LANSING — The most visible legacy of Michigan’s lighthouse heritage is in the buildings preserved along the coast — among them the Whitefish Point Light Station on Lake Superior, Grand Traverse Lighthouse in Leelanau State Park and Big Sable Point Lighthouse near Ludington.

They’re the physical structures — more than 120 of them — that draw tourists and remind the public of the hazards of sailing and shipping on the Great Lakes.

They also attract the money and efforts of historic preservationists and maritime heritage enthusiasts who see them as key pieces of the state’s cultural heritage.

For example, sale of “Save Our Lights” specialty license plates has raised more than $1 million for restoration and preservation grants. The plates depict the red-and-white striped White Shoal Lighthouse on Lake Michigan, 20 miles west of the Mackinac Bridge.

However, the people who operated the lighthouses, often in bleak and isolated conditions, are less known — especially the 52 women who served as keepers and assistant keepers for more than a century on lakes Michigan, Superior and Huron and the Detroit River.

That absence from public attention isn’t surprising, according to Terry Pepper, executive director of the Great Lakes Lighthouse Keepers Association in Mackinaw City.

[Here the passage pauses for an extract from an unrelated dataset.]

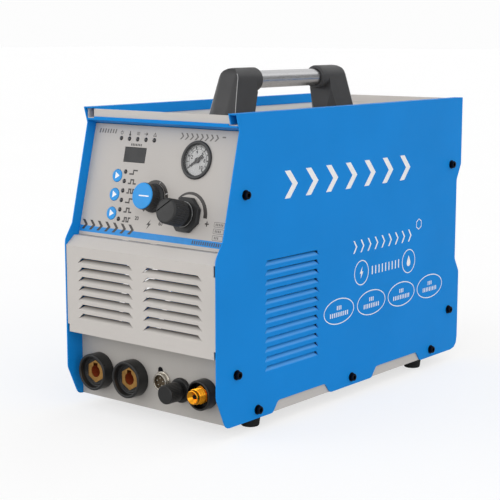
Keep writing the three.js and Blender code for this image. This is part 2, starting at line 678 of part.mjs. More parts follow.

That’s partly because the U.S. Lighthouse Service strictly regulated what keepers could record in their daily journals to official happenings, such as the weather, events of “earth-shattering importance” and visits by federal boats. Entries about family and personal matters were forbidden, he said.

“Until the Coast Guard took over in 1939, the agencies responsible pretty much considered keepers a necessary evil,” Pepper said. “All that mattered was the light. They built the structures using the technology they had, and the keepers were sort of an afterthought.”

Those keepers led “a rugged life filled with long hours and hard work punctuated by periods of real peril,” Patricia Majher writes in her new book, “Ladies of the Lights: Michigan Women in the U.S. Lighthouse Service” (University of Michigan Press, $22.95).

“Not a profession for the fainthearted, it was thought by many to be unsuitable employment for the `fairer sex,’” said Majher, who is editor of Michigan History magazine.

Majher curated an exhibition about female keepers at the Michigan Women’s Historical Center and Hall of Fame. In the past several years, the Ladies of the Lights exhibition has traveled to “every small maritime city with a museum or a library,” said center director Sandy Soifer.

According to Majher, some women took over as keepers after their husbands died — such as Catherine Shook at Pointe aux Barques on Lake Huron and Caroline Litogot Antaya at the Mamajuda Lighthouse in Wyandotte — or left for the Army, as did Anastasia Truckey at Marquette Harbor during the Civil War and Jennie Beamer at Big Bay Point during the Spanish-American War.

The job came with deadly dangers. Julia Sheridan drowned on South Manitou Island, and Mary Terry died in a fire at Sand Point Lighthouse in Escanaba.

But the job had its attractions, such as the pay, according to Majher.

“Lighthouse keeping was one of the few positions at which women could earn as much as men,” she said, noting that women in the late 1800s and early 1900s were often restricted to jobs in factories and mills or as housekeepers and cooks.

The last Michigan woman to serve as a keeper was Frances Wuori Johnson, who left Whitehall’s White River Light Station in 1954.

Pepper noted that women were allowed only at lighthouses on shore or on relatively large habitable islands.

Among the other lighthouses where women worked were Beaver Island Harbor, Au Sable Point, Presque Isle Harbor Range, Thunder Bay Island Pentwater Pier, Cheboygan River Range, Gibraltar and Grand Haven.